It’s pretty good to be home. I wouldn’t like to give the impression that stocked cupboards are the only reason for this, or even the main one, but it’s certainly nice to go to the kitchen and find more than rice and a jar of sandwich pickle. Funds were somewhat limited toward the end of the term, and even my culinary flair doesn’t stretch to creating a viable meal from half a bag of ‘American long grain’ and a jar of ‘Branston’.

I don’t want anyone to think I’m being waited on hand and foot though, as I do try and pull my weight in the kitchen department. Tonight I crafted my ‘Shepherd’s Pie of International Renown’, a masterful concoction that defies even the most poetic of description. It was, of course, rapturously received. Whilst my sister erroneously believes her recipe to be superior, and has vowed to demonstrate so on Sunday next, it is a truth universally acknowledged that union of lamb and potato has never been achieved with such transcendental perfection as in my oh-so-humble contribution to humanity.

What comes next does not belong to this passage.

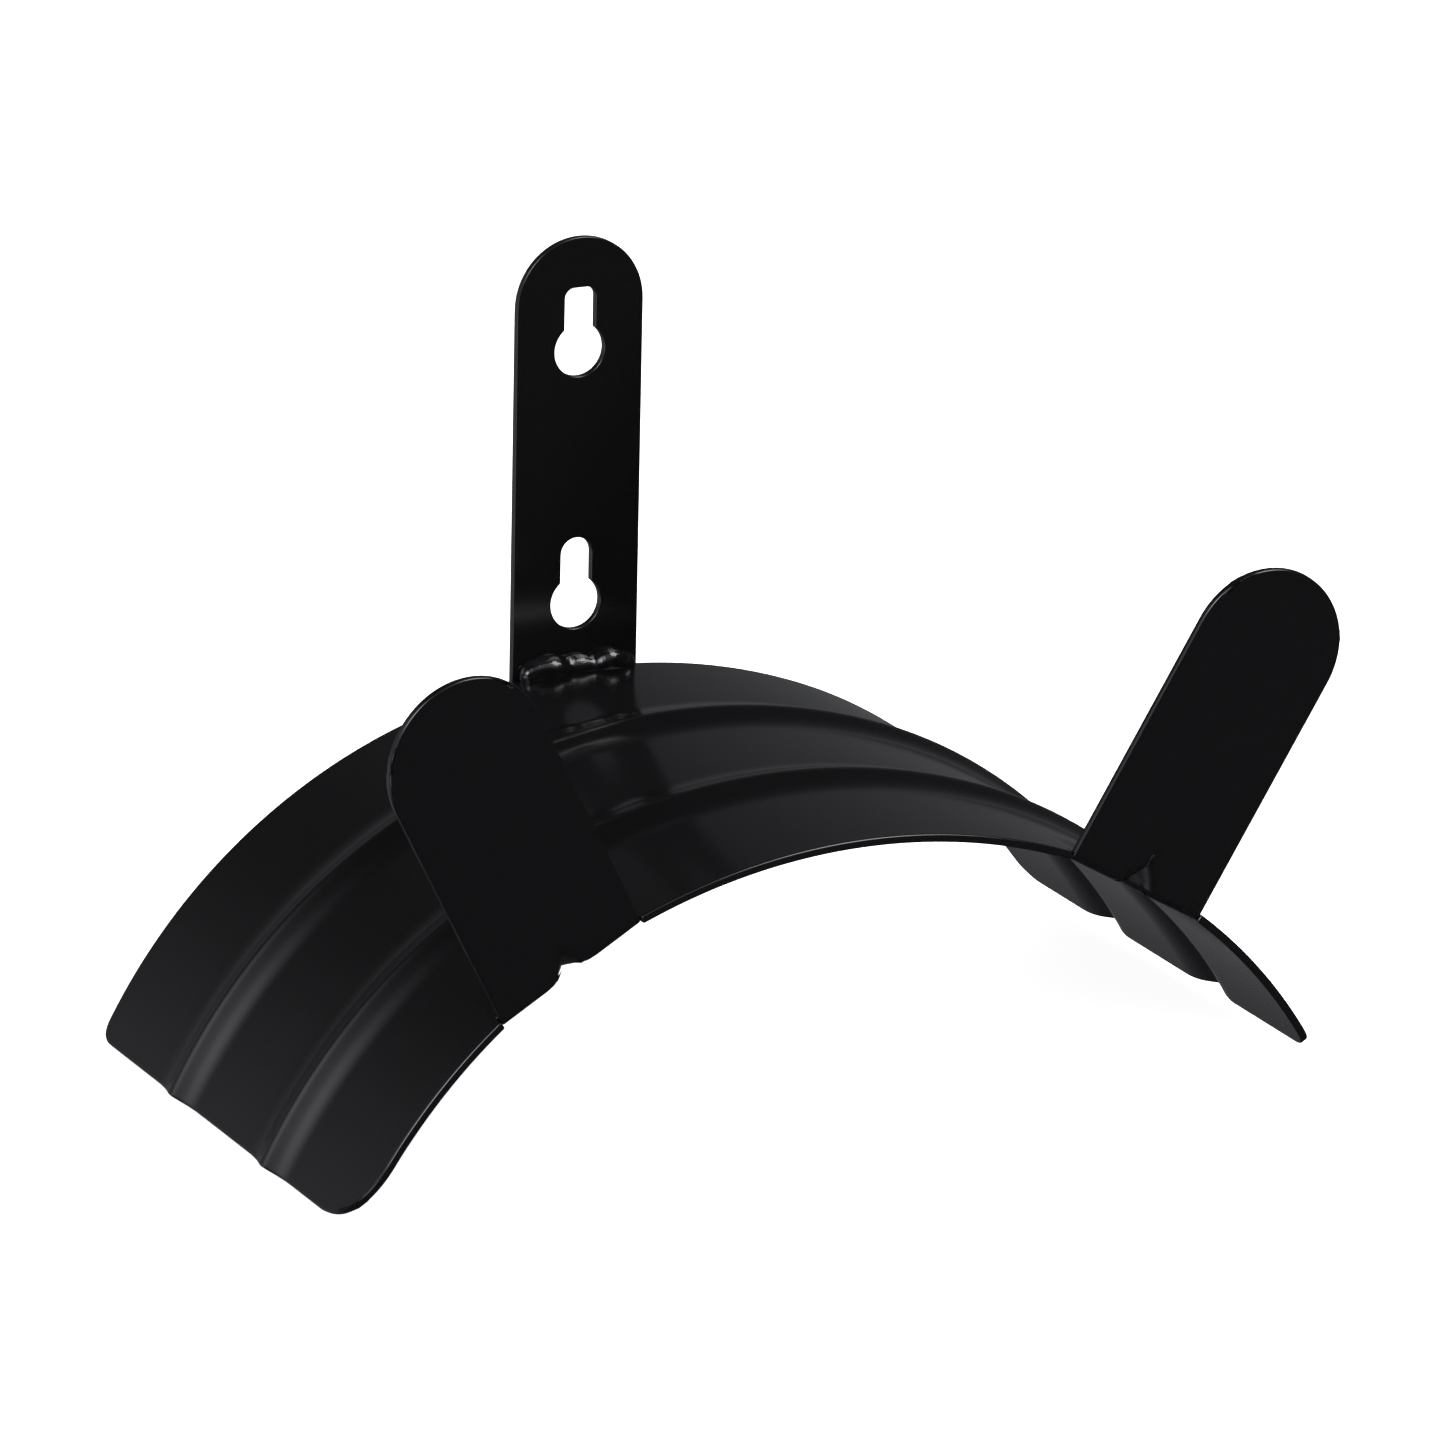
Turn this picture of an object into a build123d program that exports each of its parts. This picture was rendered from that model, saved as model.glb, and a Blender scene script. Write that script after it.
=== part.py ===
from build123d import *
import os
from math import sin, cos, radians, sqrt

os.makedirs("parts", exist_ok=True)

# Frame: X along the wall, the wall plane is Y = 0 with the hanger on the -Y side, +Z up.
# The origin is midway between the two keyholes' round entries, on the face of the strap that meets the wall.

# Sheet and strap
sheet = 1.9                 # 14 gauge, for the saddle and the strap
strap_width = 31.75
strap_top = 40.7            # centre of the half-round top
strap_tail = 13.0           # how far the strap runs down behind the saddle's crown
keyhole_pitch = 60.0        # between the two round entries
entry_radius = 6.25
slot_width = 7.7
upper_slot_rise = 14.7      # from the centre of the entry to the top of the slot
lower_slot_rise = 15.5
upper_slot_corner = 2.35    # the upper slot has a flat top with small corners
lower_slot_corner = 3.8     # the lower slot has a round top

# Saddle, measured on its top surface
crown_z = -45.75            # crown of the arch, level all the way to the front
crown_offset = 3.6          # the arch is welded this far to the side of the strap's middle
depth = 134.0               # from the back edge to the front edge
crown_radius = 146.2        # middle of the arch
side_radius = 129.6         # both sides of the arch
crown_half_angle = 21.0     # where the middle arc ends
end_angles = {-1: 63.6, 1: 59.3}    # slope of the sheet at its left and right ends
back_corners = {-1: 4.5, 1: 9.5}
front_corners = {-1: 17.0, 1: 5.0}
saddle_dip = 0.48           # degrees its front hangs below square to the strap
saddle_turn = 0.47          # degrees it is turned, seen from above, out of square to the strap

# Ridges pressed outward along the arch, a little steeper toward the front
ridge_crests = (43.0, 91.5)     # from the back edge
ridge_height = 2.5
ridge_crown_radius = 4.0
back_reach = 12.0               # from a ridge's crest to its foot
back_slope = 19.0
front_reach = 10.0
front_slope = 23.0

# Tabs bent up from the front edge
tab_width = 38.0
tab_angles = {-1: 30.3, 1: 30.0}    # where on the arch they stand, from the crown
tab_skew = 2.1              # how far each leans from square to its bend, toward the middle
tab_lean = 4.4              # how far each leans away from the wall
tab_height = 59.0           # from the bend's outer corner to the centre of the round end
bend_radius = 0.5           # inside
slit_width = 0.3            # sheared slit at each side of a bend
slit_depth = 3.0
flange_depth = 6.0          # flat behind a bend, then the sheet takes up the arch's curve
blend_depth = 16.0
dart_reach = 6.4            # the dart's outer recess, up the tab and back along the flange
dart_half_width = 6.0
gusset_reach = 5.9          # the dart's raised side, from the inner corner
gusset_half_width = 5.7

# Weld
weld_radius = 3.6
weld_ripples = 11


def section_point(angle, inward):
    """(x, z) on the arch's section at a slope angle, a distance inward from the top."""
    side = -1 if angle < 0 else 1
    a, join = radians(abs(angle)), radians(crown_half_angle)
    if abs(angle) <= crown_half_angle:
        x, z, r = 0, -crown_radius, crown_radius - inward
    else:
        shift = crown_radius - side_radius
        x, z, r = shift * sin(join), shift * cos(join) - crown_radius, side_radius - inward
    return side * (x + r * sin(a)), z + r * cos(a)


def arch_axis(side):
    """Axis of the middle arc (side 0) or of one side arc (-1 or 1)."""
    shift = crown_radius - side_radius
    join = radians(crown_half_angle)
    if side == 0:
        return Axis((0, 0, -crown_radius), (0, 1, 0))
    return Axis((side * shift * sin(join), 0, shift * cos(join) - crown_radius), (0, 1, 0))


def ridge_side(reach, slope, inward):
    """Points of one side of a ridge, from its foot to its crest, for one surface: two arcs with a flank between."""
    a = radians(slope)
    total = (reach * sin(a) - ridge_height * cos(a)) / (1 - cos(a))
    foot = total - ridge_crown_radius
    rf, rc = foot + inward, ridge_crown_radius - inward
    centre = ridge_height - ridge_crown_radius
    foot_arc = [(reach - rf * sin(k * a), foot - rf * cos(k * a)) for k in (0, 0.5, 1)]
    crown_arc = [(rc * sin(k * a), centre + rc * cos(k * a)) for k in (1, 0.5, 0)]
    return foot_arc, crown_arc


def sheet_path(inward):
    """Edges of the sheet's top (inward 0) or underside across its depth, from back to front."""
    edges, last = [], (0, -inward)
    for crest in ridge_crests:
        foot_arc, crown_arc = ridge_side(back_reach, back_slope, inward)
        back = [(-crest + y, z) for y, z in foot_arc + crown_arc]
        foot_arc, crown_arc = ridge_side(front_reach, front_slope, inward)
        front = [(-crest - y, z) for y, z in foot_arc + crown_arc][::-1]
        edges.append(Line(last, back[0]))
        edges.append(ThreePointArc(*back[0:3]))
        edges.append(Line(back[2], back[3]))
        edges.append(ThreePointArc(*back[3:6]))
        edges.append(ThreePointArc(*front[0:3]))
        edges.append(Line(front[2], front[3]))
        edges.append(ThreePointArc(*front[3:6]))
        last = front[5]
    edges.append(Line(last, (-depth, -inward)))
    return edges


def sheet_section():
    """The sheet's section across its depth as a face in the YZ plane, crown at the origin."""
    edges = sheet_path(0) + sheet_path(sheet)
    edges += [Line((0, 0), (0, -sheet)), Line((-depth, 0), (-depth, -sheet))]
    return Plane.YZ * make_face(Wire(edges))


def swept(face, side):
    """Sweep the section over the middle arc or one side arc."""
    axis = arch_axis(side)
    if side == 0:
        return revolve(face.rotate(axis, -crown_half_angle), axis, 2 * crown_half_angle)
    start = face.rotate(arch_axis(0), side * crown_half_angle)
    return revolve(start, axis, side * (end_angles[side] - crown_half_angle))


def corner_tool(side, at_front):
    """What a rounded corner takes off the sheet."""
    radius = front_corners[side] if at_front else back_corners[side]
    a = radians(end_angles[side])
    x, z = section_point(side * end_angles[side], 0)
    origin = (x, -depth if at_front else 0, z)
    plane = Plane(origin=origin, x_dir=(side * cos(a), 0, -sin(a)), z_dir=(side * sin(a), 0, cos(a)))
    out = -side if at_front else side
    corner = [(-radius, out), (1, out), (1, -out * radius), (0, -out * radius)]
    arc = ThreePointArc((0, -out * radius), (radius * (sqrt(0.5) - 1), out * radius * (sqrt(0.5) - 1)), (-radius, 0))
    edges = [Line(corner[0], corner[1]), Line(corner[1], corner[2]), Line(corner[2], corner[3]), arc]
    edges.append(Line((-radius, 0), corner[0]))
    return extrude(plane * make_face(Wire(edges)), 12, both=True)


def tab_plane(side):
    """Plane at the middle of a tab's bend line: x along the bend, y along the depth, z off the sheet."""
    a = radians(tab_angles[side])
    half = tab_width / 2
    sag = side_radius - sqrt(side_radius**2 - half**2)
    x, z = section_point(side * tab_angles[side], sag)
    return Plane(origin=(x, -depth, z), x_dir=(cos(a), 0, -side * sin(a)), z_dir=(side * sin(a), 0, cos(a)))


def tab_solid(side):
    """One tab: a flat flange, the bend, and the round-ended plate, all one thickness."""
    place = tab_plane(side)
    lean = radians(tab_lean)
    outer = bend_radius + sheet
    centre_y = (outer - bend_radius * sin(lean)) / cos(lean)
    turn = [radians(-90 - k * (90 - tab_lean) / 2) for k in (0, 1, 2)]
    inside = [(centre_y + bend_radius * cos(t), bend_radius + bend_radius * sin(t)) for t in turn]
    outside = [(centre_y + outer * cos(t), bend_radius + outer * sin(t)) for t in turn]
    flange = flange_depth
    edges = [Line((flange, 0), inside[0]), ThreePointArc(*inside), Line(inside[2], outside[2])]
    edges += [ThreePointArc(*outside[::-1]), Line(outside[0], (flange, -sheet))]
    edges.append(Line((flange, -sheet), (flange, 0)))
    section = Plane(origin=place.origin, x_dir=place.y_dir, z_dir=-place.x_dir)
    if section.y_dir.dot(place.z_dir) < 0:
        section = Plane(origin=place.origin, x_dir=place.y_dir, z_dir=place.x_dir)
    bent = extrude(section * make_face(Wire(edges)), tab_width / 2, both=True)
    up = place.z_dir * cos(lean) - place.y_dir * sin(lean)
    foot = place.origin + place.y_dir * outside[2][0] + place.z_dir * outside[2][1]
    plate = Plane(origin=foot, x_dir=place.x_dir, z_dir=place.x_dir.cross(up))
    height = tab_height - outside[2][1]
    skew = radians(tab_skew)
    shift = -side * height * sin(skew)
    half = tab_width / 2
    sides = Polyline((-half, 0), (half, 0), (shift + half, height), (shift - half, height), close=True)
    outline = make_face(sides) + Pos(shift, height) * Circle(half * cos(skew))
    inward = sheet if plate.z_dir.dot(place.y_dir) > 0 else -sheet
    return bent + extrude(plate * outline, inward)


def blend_section(side, behind, share):
    """Section of the sheet behind a bend: straight at share 0, the arch's own curve at share 1."""
    place = tab_plane(side)
    half = tab_width / 2
    level = sqrt(side_radius**2 - half**2)
    inner = side_radius - sheet
    sag = share * (side_radius - level)
    edge = share * (level - sqrt(inner**2 - half**2)) + (1 - share) * sheet
    top = [(-half, 0), (0, sag), (half, 0)]
    low = [(half, -edge), (0, sag - sheet), (-half, -edge)]
    origin = place.origin + place.y_dir * behind
    plane = Plane(origin=origin, x_dir=place.x_dir, z_dir=-place.y_dir)
    if share == 0:
        edges = [Line(top[0], top[2]), Line(top[2], low[0]), Line(low[0], low[2]), Line(low[2], top[0])]
    else:
        edges = [ThreePointArc(*top), Line(top[2], low[0]), ThreePointArc(*low), Line(low[2], top[0])]
    return plane * make_face(Wire(edges))


def blend_solid(side):
    """The sheet between a bend's flat flange and the arch."""
    start, steps = flange_depth, 6
    faces = []
    for k in range(steps + 1):
        t = k / steps
        share = 3 * t**2 - 2 * t**3
        faces.append(blend_section(side, start + t * (blend_depth - start), share))
    return loft(faces)


def in_place(side, width, low, high, tall, shift=0):
    """A box in a tab's own frame: its width and place along the bend, its reach in depth, its height."""
    box = Pos(shift, (low + high) / 2, 0) * Box(width, high - low, tall)
    place = tab_plane(side)
    return Plane(origin=place.origin, x_dir=place.x_dir, z_dir=place.z_dir) * box


def dart_solid(side, reach, half_width, corner):
    """Four-sided wedge across a bend; the corner is given behind the front face and above the sheet's top."""
    place = tab_plane(side)
    lean = radians(tab_lean)
    back, height = corner
    local = [(-half_width, back, height), (half_width, back, height)]
    local.append((0, back - reach * sin(lean), height + reach * cos(lean)))
    local.append((0, back + reach, height))
    points = [place.origin + place.x_dir * x + place.y_dir * y + place.z_dir * z for x, y, z in local]
    corners = [(0, 1, 2), (0, 1, 3), (0, 2, 3), (1, 2, 3)]
    sides = [make_face(Polyline(*[points[k] for k in ids], close=True)) for ids in corners]
    return Solid(Shell(sides))


def saddle_solid():
    """The whole bent sheet, crown of the arch at the origin."""
    section = sheet_section()
    saddle = swept(section, 0) + swept(section, -1) + swept(section, 1)
    for side in (-1, 1):
        for at_front in (False, True):
            saddle -= corner_tool(side, at_front)
    for side in (-1, 1):
        saddle -= in_place(side, tab_width, -1, blend_depth, 14)
        for edge in (-1, 1):
            shift = edge * (tab_width + slit_width) / 2
            saddle -= in_place(side, slit_width, -1, slit_depth, 14, shift)
        saddle += blend_solid(side) + tab_solid(side)
        saddle += dart_solid(side, gusset_reach, gusset_half_width, (sheet, 0))
        saddle -= dart_solid(side, dart_reach, dart_half_width, (0, -sheet))
    return saddle


def keyhole(centre_z, rise, corner):
    """Cutter for one keyhole: a round entry with a narrower slot rising from it."""
    entry = Circle(entry_radius)
    slot = Pos(0, rise / 2) * Rectangle(slot_width, rise)
    slot = fillet(slot.vertices().group_by(Axis.Y)[-1], corner)
    place = Plane(origin=(0, 0, centre_z), x_dir=(1, 0, 0), z_dir=(0, -1, 0))
    return extrude(place * (entry + slot), 3 * sheet, both=True)


def strap_solid():
    """Flat upright strap, half-round at the top, its back face on the wall plane."""
    height = strap_top - crown_z + strap_tail
    outline = Pos(0, -height / 2) * Rectangle(strap_width, height) + Circle(strap_width / 2)
    place = Plane(origin=(0, 0, strap_top), x_dir=(1, 0, 0), z_dir=(0, -1, 0))
    strap = extrude(place * outline, sheet)
    strap -= keyhole(keyhole_pitch / 2, upper_slot_rise, upper_slot_corner)
    return strap - keyhole(-keyhole_pitch / 2, lower_slot_rise, lower_slot_corner)


def weld_solid():
    """Rippled fillet weld in the corner between the strap's front face and the saddle's top."""
    reach = strap_width / 2 - 2.6
    bead = None
    for k in range(weld_ripples):
        x = reach * (2 * k / (weld_ripples - 1) - 1)
        across = x - crown_offset
        z = crown_z - crown_radius + sqrt(crown_radius**2 - across**2)
        radius = weld_radius * (1.05 if k % 2 else 0.97)
        spot = Pos(x, -sheet - 0.9, z + 0.9) * Sphere(radius)
        bead = spot if bead is None else bead + spot
    front = Pos(0, -sheet - 6, crown_z) * Box(strap_width, 12, 20)
    arch = seat * Pos(0, 0, -crown_radius) * Rot(90, 0, 0) * Cylinder(crown_radius, 30)
    return (bead & front) - arch


# The saddle's place on the strap; its back edge is dressed to bear flat on the strap's front face.
seat = Pos(0, -sheet, crown_z) * Rot(saddle_dip, 0, saddle_turn) * Pos(crown_offset, 0, 0)
strap = strap_solid()
bearing = Pos(0, -sheet / 2, crown_z) * Box(2 * strap_width, sheet, strap_width)
saddle = seat * saddle_solid() - bearing
weld = weld_solid()

export_step(saddle, "parts/saddle.step")
export_step(strap, "parts/wall_strap.step")
export_step(weld, "parts/weld_bead.step")
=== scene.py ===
import math

import bpy
from mathutils import Matrix, Vector, noise


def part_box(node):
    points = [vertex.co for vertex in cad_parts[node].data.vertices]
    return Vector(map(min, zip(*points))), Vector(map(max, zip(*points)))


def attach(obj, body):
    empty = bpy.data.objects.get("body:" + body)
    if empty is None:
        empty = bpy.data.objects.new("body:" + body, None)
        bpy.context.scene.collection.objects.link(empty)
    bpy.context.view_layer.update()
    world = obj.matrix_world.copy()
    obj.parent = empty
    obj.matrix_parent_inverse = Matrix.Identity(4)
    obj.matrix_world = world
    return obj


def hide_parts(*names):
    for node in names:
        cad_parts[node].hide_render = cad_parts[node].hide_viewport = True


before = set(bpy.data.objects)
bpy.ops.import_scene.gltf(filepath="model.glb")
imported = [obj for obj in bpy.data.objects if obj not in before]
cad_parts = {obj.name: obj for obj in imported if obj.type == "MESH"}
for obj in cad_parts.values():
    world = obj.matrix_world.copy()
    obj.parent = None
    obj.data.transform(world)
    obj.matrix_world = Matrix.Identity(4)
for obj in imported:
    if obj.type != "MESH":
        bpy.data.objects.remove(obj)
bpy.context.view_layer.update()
bpy.ops.object.select_all(action="DESELECT")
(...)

Our younger sibling has been appointed adjudicator to the contest, and the requisite threats and intimidation are already in full swing.

I’ve been back in St Albans since Monday afternoon, and will be returning to Cambridge around the 8th of January. Between then and now, I will spend three days in Yorkshire for Christmas with relatives, then three or four days down in Devon for New Year with sister and friends. I’m looking forward to both, but the rest of the intervening time, which is only around two weeks, I have to spend working very hard on academic stuff.

It’s slowly dawning on me that if I don’t work now, I never will, and I don’t want to end up regretting missed opportunities. There’s not much doubt that I’m studying at one of the best Physics departments in the world, let alone Britain, and it’d be pretty foolish not to make the most of it. It’s noticeable that the times I have found the course most interesting have been the times I was working hardest, so putting in more effort can only be a good thing. In the weeks preceding my first year exams, blind fear drove me to harder work than ever before (or since), to the extent that I was in the library for upwards of twelve hours a day. If I can get myself to even half that level of concentration and focus ever again, then I’ll be happy. And surprised…

They say that explaining concepts to others is the truest test of your own understanding, and to this end I’ve been toying with the idea of starting another blog. It would be a blog about Physics, in which I attempt to explain the more interesting concepts behind what I’m studying at the time. The popularisation of science is a field I am very interested in, and it might be useful practice in jargon-free writing. It could also help clarify my own thinking, crystallising my chaotic thoughts into a succinct explanation. Then again, perhaps the setting up of an additional blog is a distraction from work that ought to be avoided…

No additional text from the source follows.